La gioia partecipativa, nello slancio che accoglie il mondo come molteplice espressione continuamente nascente, trasforma il nostro essere, se la sperimentiamo, lo completa, lo perfeziona. In questo movimento metamorfico, il trasferimento di qualità, visioni e gesti, riflessi di ciò che vive segreto nel nostro spazio sacro e profondo, penetra e rivoluziona la nostra condizione umana.
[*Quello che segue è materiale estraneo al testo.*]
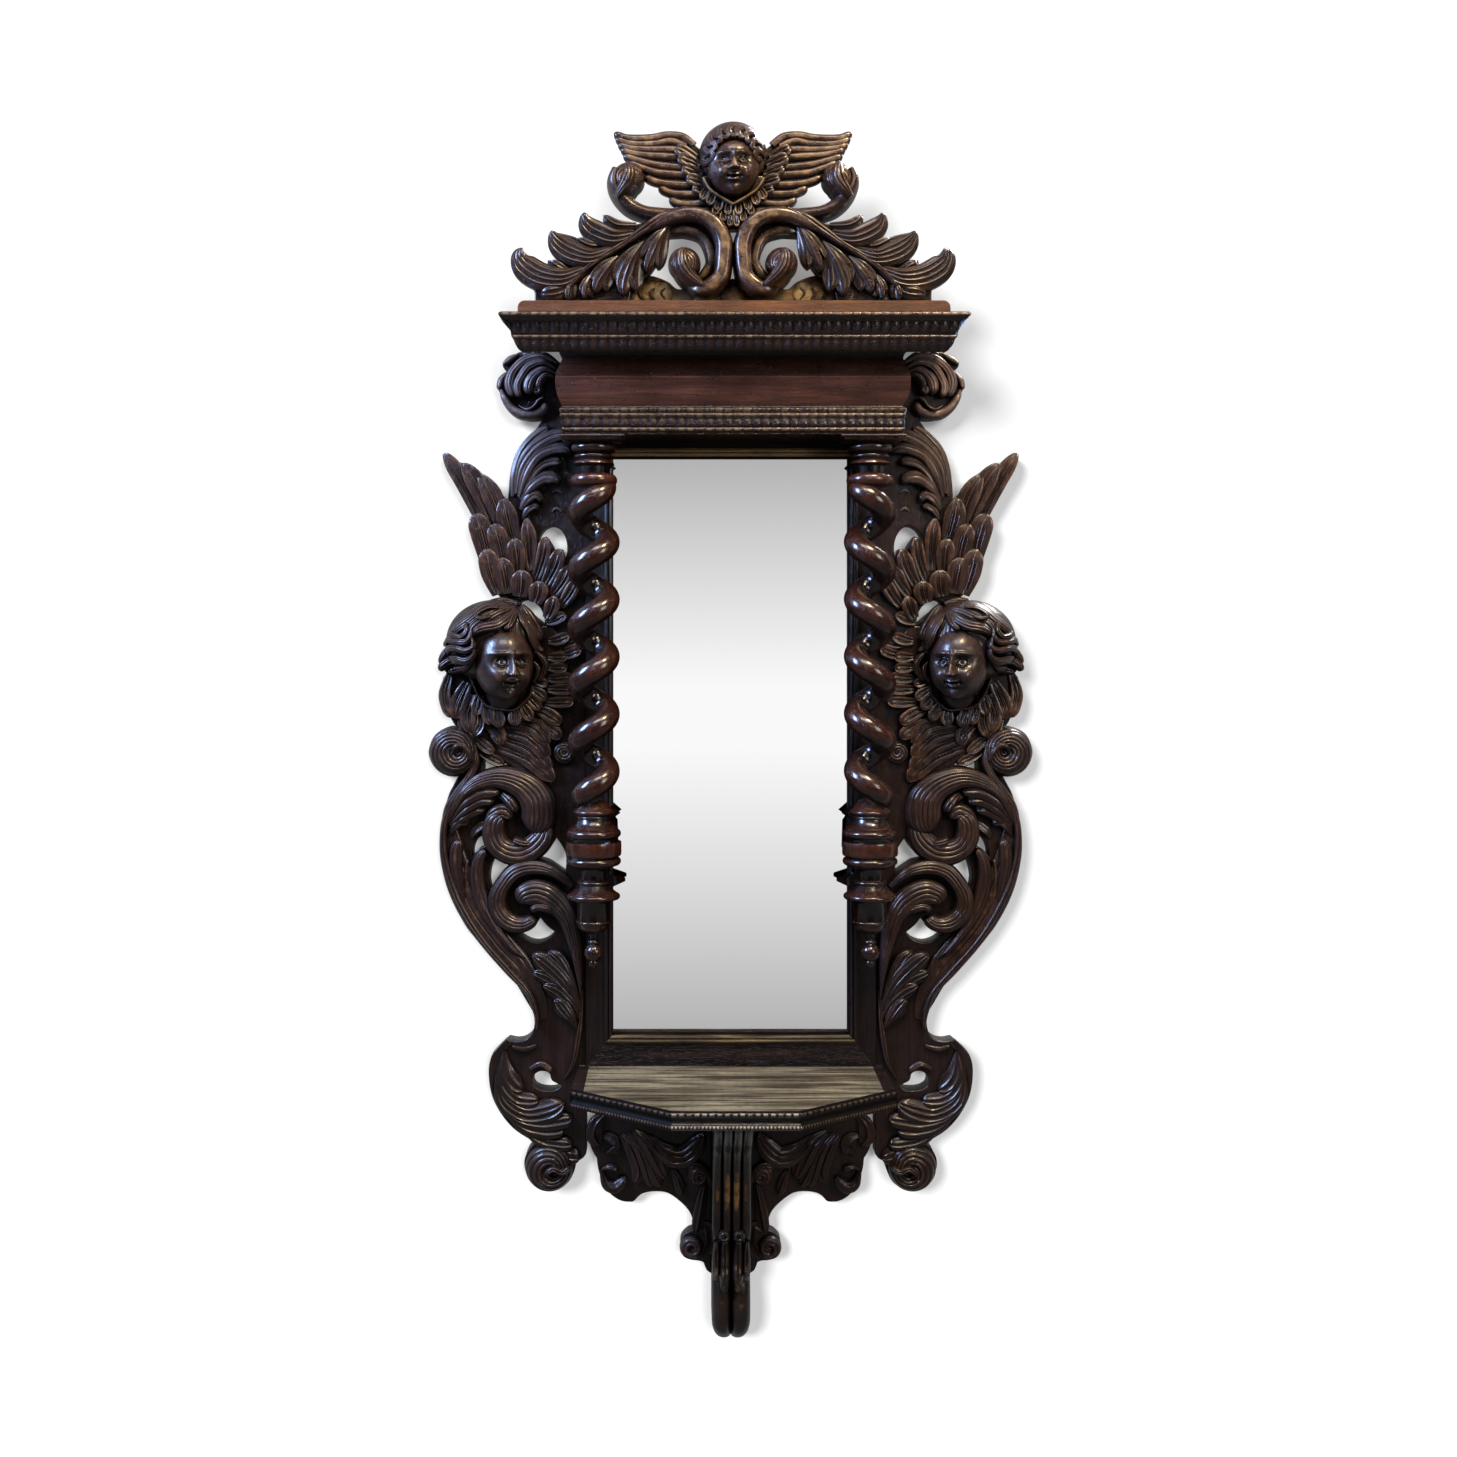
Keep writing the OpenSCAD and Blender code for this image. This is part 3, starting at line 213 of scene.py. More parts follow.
def band(work, path, base=None, reeds=0, groove=0.34, square=3.2, tilt=0.0, lines=(), rim=0.0,
         gap=2.0, foot=3.0, tip=0.0, shade=0.0, flutes=0, quill=0.0):
    """A carved band along a path of (across, up, half width, height), which stands on its base, a
    height or a function. Reeds or flutes run along it, and groove is their depth. Lines are fine
    cuts at places across it, quill is the height of a rib in its middle and rim of one at its
    edges. A large square flattens its top, tilt lifts one side, foot is how far it goes down into
    the base, and tip is how far back its round end starts, in half widths. Shade is added to how
    rubbed it is, and below zero it makes the band dark, as painted shade."""
    base = BOARD if base is None else base
    q, flow = paced(smooth_line(path, 0.7), gap, tip)
    run = np.gradient(q[:, :2], axis=0)
    run /= np.maximum(np.linalg.norm(run, axis=1, keepdims=True), 1e-6)
    side = np.stack([-run[:, 1], run[:, 0]], 1)
    count = reeds or flutes
    s = across(max(q[:, 2].max(), 1), count, (*lines, 0) if quill else lines)
    half, tall = q[:, 2:3], q[:, 3:4]
    crown = (1 - np.abs(s) ** square) ** (1 / square)
    cut = np.zeros((len(q), len(s)))
    depth = groove * 2 * half / count if count else QUILL_DEPTH
    if count:
        cut += depth * (reeded if reeds else fluted)(s / REEDED, count) * (np.abs(s) < REEDED)
    for place in lines:
        # A cut deepens from the root and runs out before the tip.
        fade = np.clip(6 * flow, 0, 1) * np.clip(5 * (0.84 - flow), 0, 1)
        cut -= QUILL_DEPTH * fade * np.exp(-(((s - place) * half) / QUILL) ** 2)
    # So does the quill, and a rim stands 1.4 mm inside the edge.
    cut += quill * np.clip(5 * (0.9 - flow), 0, 1) * np.exp(-((s * half) / 0.9) ** 2)
    lift = rim * np.exp(-(((1 - np.abs(s)) * half - 1.4) / 1.0) ** 2) * np.minimum(1, tall / 6)
    rise = np.maximum(tall * crown * (1 + tilt * s) + (cut + lift) * np.minimum(crown * 1.5, 1), 0)
    u = q[:, 0:1] + side[:, 0:1] * half * s
    z = q[:, 1:2] + side[:, 1:2] * half * s
    ground = base(u, z) if callable(base) else np.full(u.shape, float(base))
    top = np.stack([u, -(ground + rise), z], -1)
    low = top[:, ::-1][:, [0, -1]].copy()
    low[..., 1] = -(ground[:, ::-1][:, [0, -1]] - foot)
    # Where it is cut in it is darker, as painted shade, and where it stands high and in its middle it is
    # rubbed lighter.
    worn_and_shaded = np.clip(1 + cut / np.maximum(depth, 0.6), 0, 1.3) * (0.25 + 0.6 * crown**2)
    if flutes:
        worn_and_shaded = 0.3 + 0.6 * worn_and_shaded**2
    worn_and_shaded = worn_and_shaded * np.clip(0.4 + 0.6 * rise / np.maximum(rise.max(), 1), 0, 1) + shade + 0.5 * lift
    work.tube(np.concatenate([top, low], 1), np.concatenate([worn_and_shaded, np.zeros((len(q), 2))], 1))


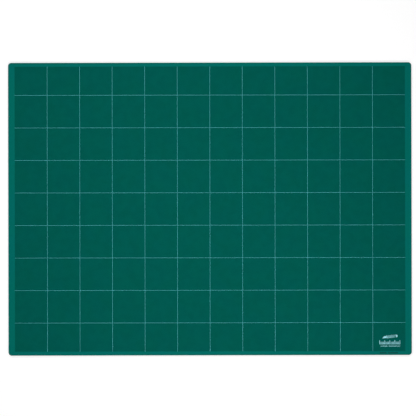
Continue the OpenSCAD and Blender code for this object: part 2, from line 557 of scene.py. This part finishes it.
def ink_cover(name):
    """Where printed ink covers: 1 for full ink, less in pinholes and in thin places."""
    group, desk, given = new_group(
        name,
        [("Vector", "Vector", None), ("Pinholes", "Float", 0.3), ("Thinness", "Float", 0.12)],
        [("Cover", "Float")],
    )
    speckle = desk.noise(given["Vector"], INK_PINHOLES)
    holes = desk.math("MULTIPLY", desk.ramp(speckle, 0.34, 0.46, low=1.0, high=0.0), given["Pinholes"])
    slow = desk.noise(given["Vector"], INK_THIN_PLACES)
    thin = desk.math("MULTIPLY", desk.ramp(slow, 0.3, 0.7, low=1.0, high=0.0), given["Thinness"])
    unholed = desk.math("SUBTRACT", 1.0, holes)
    close_group(desk, Cover=desk.math("SUBTRACT", unholed, thin, clamp=True))
    return group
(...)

La nostra mente si specchia e scopre la sua realtà in potenza e nel farsi tale spaziosità diventa più grande, esce dal suo immaginario confine e si espande.

Ogni particolare forma di linguaggio ci informa della totalità che mai si risolve ed entra prepotentemente dentro di noi come forza che ascende. Nella comprensione di ciò, la gioia può accaderci come scoperta inarrestabile, commozione, meraviglia ed entusiasmo incontenibile. Abitiamo la dimensione dell’abbondanza e la adottiamo come stile di vita integrale, senza divisioni. Non ci identifichiamo più con il ristretto campo del sé, ma ne usciamo diventando un Tutto nel Tutto.

Consapevoli di essere individuali e universali, consideriamo ogni vittoria altrui come il trionfo continuamente emergente della Vita e l’Umanità come l’espressione di un’unica anima che si muove in accordo con il suo insieme.